>> BEGIN RAW RECORDS
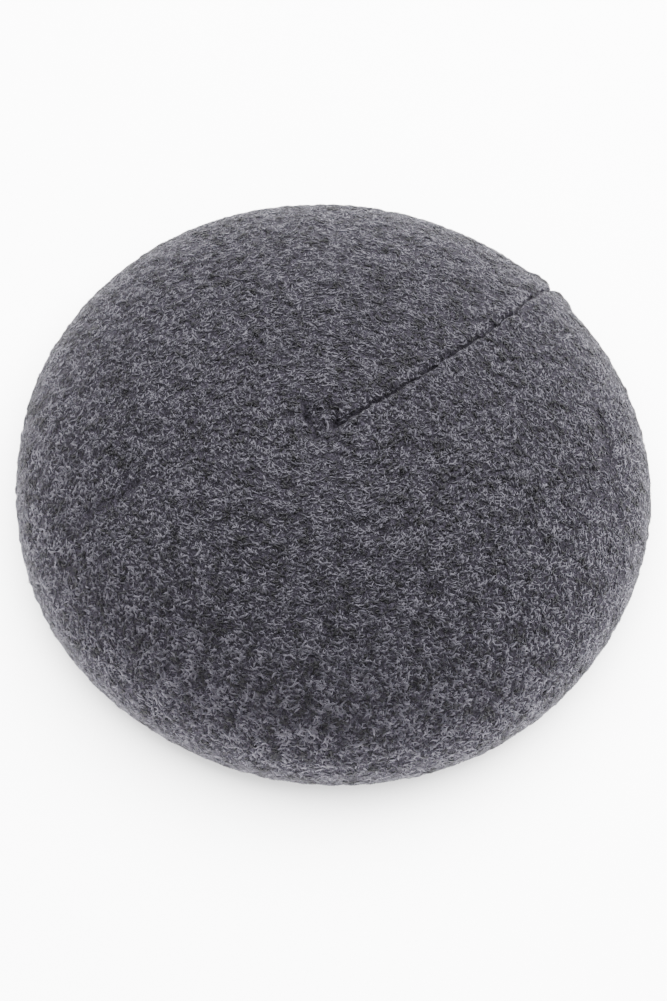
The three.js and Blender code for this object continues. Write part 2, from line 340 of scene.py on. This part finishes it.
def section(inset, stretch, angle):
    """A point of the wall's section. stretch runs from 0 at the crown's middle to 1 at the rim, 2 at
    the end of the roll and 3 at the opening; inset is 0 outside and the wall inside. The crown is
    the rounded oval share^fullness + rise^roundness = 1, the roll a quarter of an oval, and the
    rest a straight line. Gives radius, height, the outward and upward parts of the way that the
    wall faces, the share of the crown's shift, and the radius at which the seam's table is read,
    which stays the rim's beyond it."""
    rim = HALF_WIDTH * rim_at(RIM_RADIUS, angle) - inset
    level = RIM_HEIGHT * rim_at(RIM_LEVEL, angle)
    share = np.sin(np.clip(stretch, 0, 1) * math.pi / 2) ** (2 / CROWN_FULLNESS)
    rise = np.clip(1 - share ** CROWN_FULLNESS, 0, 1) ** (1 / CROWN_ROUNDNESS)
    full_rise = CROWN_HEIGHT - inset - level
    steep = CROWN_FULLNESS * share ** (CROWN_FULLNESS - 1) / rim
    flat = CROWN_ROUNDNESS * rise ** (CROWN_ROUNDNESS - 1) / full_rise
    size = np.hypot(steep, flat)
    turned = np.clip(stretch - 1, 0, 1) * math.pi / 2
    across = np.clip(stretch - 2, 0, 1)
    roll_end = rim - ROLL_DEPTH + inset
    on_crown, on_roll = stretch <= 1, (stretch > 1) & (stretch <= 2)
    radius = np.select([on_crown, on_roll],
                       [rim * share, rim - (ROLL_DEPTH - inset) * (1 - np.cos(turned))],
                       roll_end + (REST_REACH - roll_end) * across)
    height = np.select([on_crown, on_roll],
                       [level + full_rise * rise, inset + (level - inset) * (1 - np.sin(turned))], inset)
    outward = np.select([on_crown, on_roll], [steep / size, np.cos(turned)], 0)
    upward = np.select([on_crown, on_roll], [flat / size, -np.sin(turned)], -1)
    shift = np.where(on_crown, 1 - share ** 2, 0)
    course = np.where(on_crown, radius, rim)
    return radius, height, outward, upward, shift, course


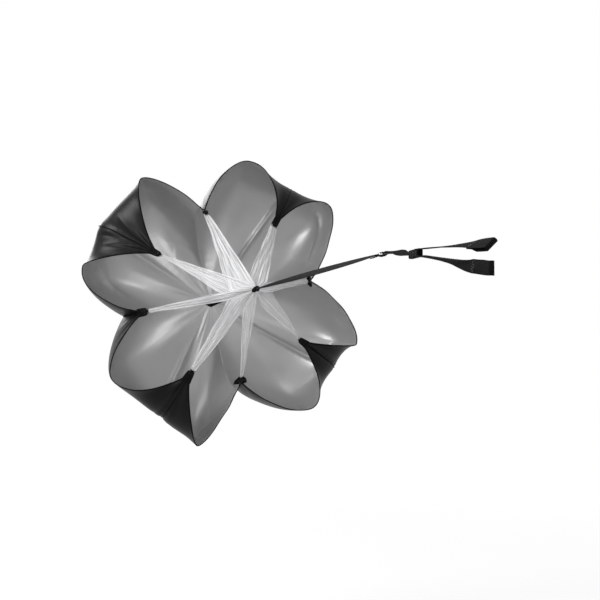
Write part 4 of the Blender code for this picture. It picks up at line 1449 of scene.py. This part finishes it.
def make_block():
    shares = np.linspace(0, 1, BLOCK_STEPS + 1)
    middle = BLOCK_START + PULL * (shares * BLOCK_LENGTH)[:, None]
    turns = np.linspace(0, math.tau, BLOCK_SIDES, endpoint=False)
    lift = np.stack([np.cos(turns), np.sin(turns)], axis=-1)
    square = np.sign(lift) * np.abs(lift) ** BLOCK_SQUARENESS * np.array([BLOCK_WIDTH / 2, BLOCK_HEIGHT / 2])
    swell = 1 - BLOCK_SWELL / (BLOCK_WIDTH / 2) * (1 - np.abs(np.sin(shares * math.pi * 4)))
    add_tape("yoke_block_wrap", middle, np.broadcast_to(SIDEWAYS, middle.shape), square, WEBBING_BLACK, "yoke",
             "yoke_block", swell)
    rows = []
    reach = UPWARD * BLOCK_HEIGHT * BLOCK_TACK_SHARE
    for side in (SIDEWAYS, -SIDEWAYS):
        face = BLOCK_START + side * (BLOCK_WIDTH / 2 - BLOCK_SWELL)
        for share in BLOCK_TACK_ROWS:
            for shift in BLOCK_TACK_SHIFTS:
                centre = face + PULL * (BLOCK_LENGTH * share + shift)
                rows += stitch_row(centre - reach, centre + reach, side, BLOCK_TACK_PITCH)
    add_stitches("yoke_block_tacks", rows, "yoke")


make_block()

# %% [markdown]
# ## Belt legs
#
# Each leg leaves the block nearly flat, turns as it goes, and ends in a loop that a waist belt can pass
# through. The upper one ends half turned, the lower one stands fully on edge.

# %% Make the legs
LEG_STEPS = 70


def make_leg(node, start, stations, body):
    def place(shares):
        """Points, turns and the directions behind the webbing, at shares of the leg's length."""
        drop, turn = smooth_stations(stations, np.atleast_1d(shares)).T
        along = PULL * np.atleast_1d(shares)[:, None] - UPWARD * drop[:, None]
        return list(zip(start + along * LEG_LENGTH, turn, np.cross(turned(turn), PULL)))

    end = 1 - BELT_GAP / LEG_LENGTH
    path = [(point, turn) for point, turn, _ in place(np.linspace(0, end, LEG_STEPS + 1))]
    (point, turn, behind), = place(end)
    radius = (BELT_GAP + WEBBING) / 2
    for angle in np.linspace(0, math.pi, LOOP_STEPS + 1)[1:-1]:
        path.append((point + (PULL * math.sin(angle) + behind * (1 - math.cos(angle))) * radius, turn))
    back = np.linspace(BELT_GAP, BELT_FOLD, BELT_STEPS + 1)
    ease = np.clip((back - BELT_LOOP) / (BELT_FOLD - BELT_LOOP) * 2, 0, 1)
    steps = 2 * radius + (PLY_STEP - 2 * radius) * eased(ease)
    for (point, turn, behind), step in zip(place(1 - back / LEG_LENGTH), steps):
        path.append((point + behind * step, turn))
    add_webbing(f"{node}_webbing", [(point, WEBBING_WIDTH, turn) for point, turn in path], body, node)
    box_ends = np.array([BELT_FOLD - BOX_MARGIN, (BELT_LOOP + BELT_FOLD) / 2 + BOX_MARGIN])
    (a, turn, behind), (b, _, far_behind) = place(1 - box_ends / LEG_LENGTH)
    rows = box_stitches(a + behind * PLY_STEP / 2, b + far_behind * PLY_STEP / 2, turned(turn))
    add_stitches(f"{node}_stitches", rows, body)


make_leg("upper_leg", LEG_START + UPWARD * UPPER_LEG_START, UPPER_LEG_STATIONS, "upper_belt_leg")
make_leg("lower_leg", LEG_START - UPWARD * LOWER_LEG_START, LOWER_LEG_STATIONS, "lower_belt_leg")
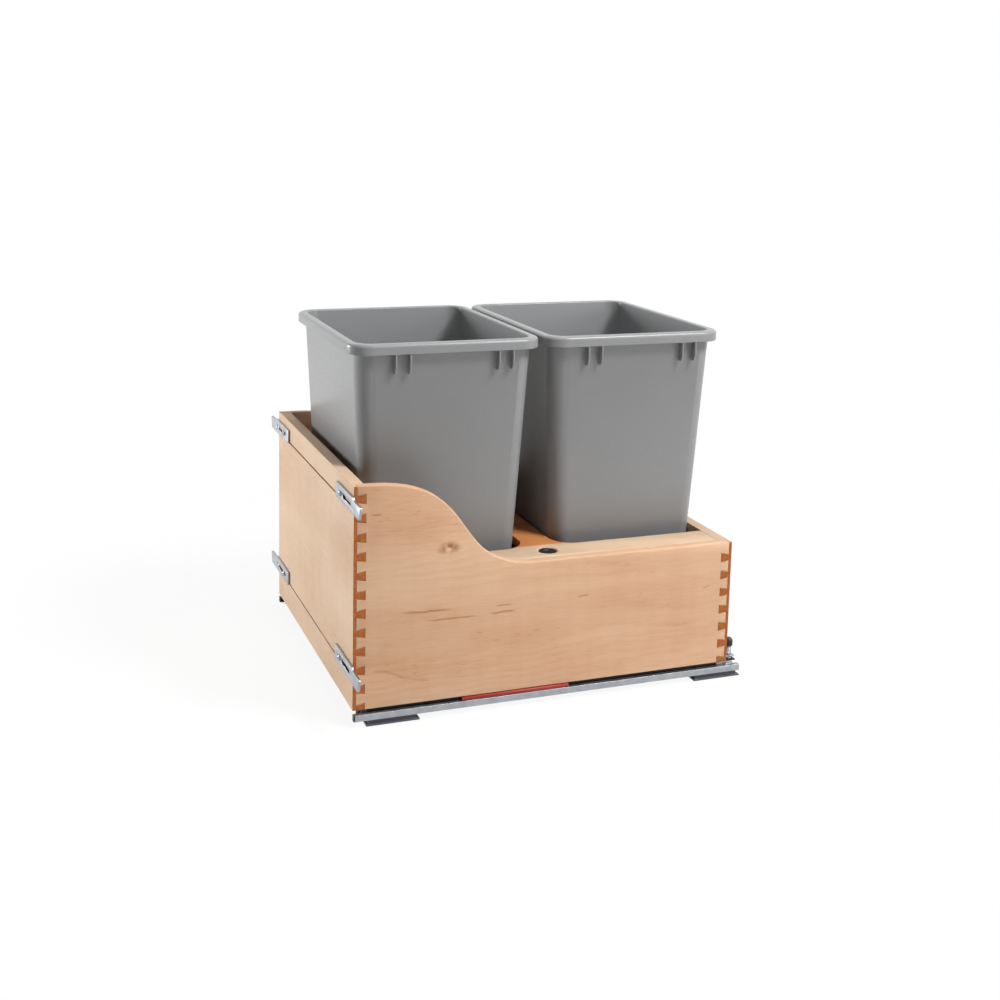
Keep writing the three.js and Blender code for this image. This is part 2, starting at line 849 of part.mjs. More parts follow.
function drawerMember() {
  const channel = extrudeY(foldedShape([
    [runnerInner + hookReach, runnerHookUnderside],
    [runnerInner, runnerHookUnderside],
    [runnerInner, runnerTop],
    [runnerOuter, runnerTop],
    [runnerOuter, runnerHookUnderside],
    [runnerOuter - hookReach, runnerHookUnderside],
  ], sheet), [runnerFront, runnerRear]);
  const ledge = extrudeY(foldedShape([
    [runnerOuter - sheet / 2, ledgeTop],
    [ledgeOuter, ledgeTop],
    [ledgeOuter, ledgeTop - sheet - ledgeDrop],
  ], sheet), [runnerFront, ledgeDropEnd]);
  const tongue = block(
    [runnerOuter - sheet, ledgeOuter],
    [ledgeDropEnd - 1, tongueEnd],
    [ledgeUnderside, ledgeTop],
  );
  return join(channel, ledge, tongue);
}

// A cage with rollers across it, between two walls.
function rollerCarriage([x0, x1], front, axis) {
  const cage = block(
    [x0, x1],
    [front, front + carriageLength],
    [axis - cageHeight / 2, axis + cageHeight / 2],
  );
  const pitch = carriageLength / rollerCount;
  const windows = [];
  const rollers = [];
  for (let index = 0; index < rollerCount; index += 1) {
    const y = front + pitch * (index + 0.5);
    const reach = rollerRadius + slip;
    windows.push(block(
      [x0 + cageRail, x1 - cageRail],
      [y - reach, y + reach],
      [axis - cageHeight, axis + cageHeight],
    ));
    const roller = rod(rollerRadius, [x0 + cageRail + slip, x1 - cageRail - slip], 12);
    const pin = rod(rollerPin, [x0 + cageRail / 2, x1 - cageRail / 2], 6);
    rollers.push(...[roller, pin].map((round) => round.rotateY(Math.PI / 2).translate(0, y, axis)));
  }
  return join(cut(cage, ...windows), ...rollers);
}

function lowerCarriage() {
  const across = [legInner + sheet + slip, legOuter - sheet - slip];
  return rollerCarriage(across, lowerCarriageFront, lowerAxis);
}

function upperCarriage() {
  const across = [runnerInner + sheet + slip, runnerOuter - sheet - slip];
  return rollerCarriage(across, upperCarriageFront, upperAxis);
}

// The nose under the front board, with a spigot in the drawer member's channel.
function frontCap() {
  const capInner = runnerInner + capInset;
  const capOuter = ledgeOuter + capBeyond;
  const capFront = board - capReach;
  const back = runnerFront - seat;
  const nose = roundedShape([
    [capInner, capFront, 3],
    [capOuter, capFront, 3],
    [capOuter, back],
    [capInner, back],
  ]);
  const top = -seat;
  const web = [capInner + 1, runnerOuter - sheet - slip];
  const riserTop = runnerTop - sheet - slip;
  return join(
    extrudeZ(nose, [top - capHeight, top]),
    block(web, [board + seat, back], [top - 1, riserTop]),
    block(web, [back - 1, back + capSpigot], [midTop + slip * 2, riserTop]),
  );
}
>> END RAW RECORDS
EXERCISE DETAILS:
Word for word, reproduce the listing above from its start up to and including the line that has "return radius, height, outward, upward, shift, course". Give only those lines.

THE OUTPUT:
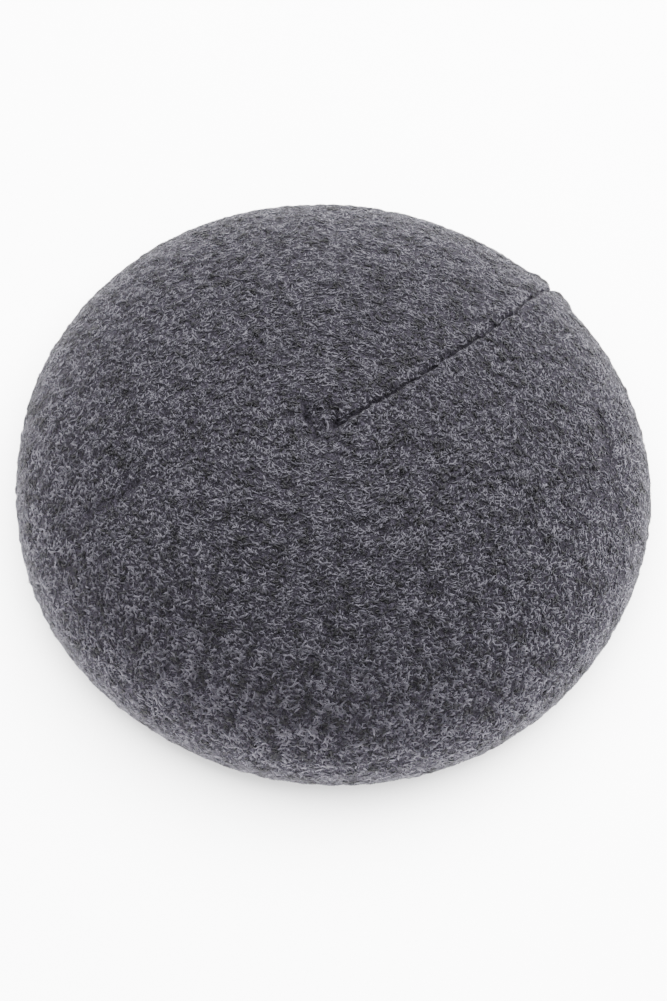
The three.js and Blender code for this object continues. Write part 2, from line 340 of scene.py on. This part finishes it.
def section(inset, stretch, angle):
    """A point of the wall's section. stretch runs from 0 at the crown's middle to 1 at the rim, 2 at
    the end of the roll and 3 at the opening; inset is 0 outside and the wall inside. The crown is
    the rounded oval share^fullness + rise^roundness = 1, the roll a quarter of an oval, and the
    rest a straight line. Gives radius, height, the outward and upward parts of the way that the
    wall faces, the share of the crown's shift, and the radius at which the seam's table is read,
    which stays the rim's beyond it."""
    rim = HALF_WIDTH * rim_at(RIM_RADIUS, angle) - inset
    level = RIM_HEIGHT * rim_at(RIM_LEVEL, angle)
    share = np.sin(np.clip(stretch, 0, 1) * math.pi / 2) ** (2 / CROWN_FULLNESS)
    rise = np.clip(1 - share ** CROWN_FULLNESS, 0, 1) ** (1 / CROWN_ROUNDNESS)
    full_rise = CROWN_HEIGHT - inset - level
    steep = CROWN_FULLNESS * share ** (CROWN_FULLNESS - 1) / rim
    flat = CROWN_ROUNDNESS * rise ** (CROWN_ROUNDNESS - 1) / full_rise
    size = np.hypot(steep, flat)
    turned = np.clip(stretch - 1, 0, 1) * math.pi / 2
    across = np.clip(stretch - 2, 0, 1)
    roll_end = rim - ROLL_DEPTH + inset
    on_crown, on_roll = stretch <= 1, (stretch > 1) & (stretch <= 2)
    radius = np.select([on_crown, on_roll],
                       [rim * share, rim - (ROLL_DEPTH - inset) * (1 - np.cos(turned))],
                       roll_end + (REST_REACH - roll_end) * across)
    height = np.select([on_crown, on_roll],
                       [level + full_rise * rise, inset + (level - inset) * (1 - np.sin(turned))], inset)
    outward = np.select([on_crown, on_roll], [steep / size, np.cos(turned)], 0)
    upward = np.select([on_crown, on_roll], [flat / size, -np.sin(turned)], -1)
    shift = np.where(on_crown, 1 - share ** 2, 0)
    course = np.where(on_crown, radius, rim)
    return radius, height, outward, upward, shift, course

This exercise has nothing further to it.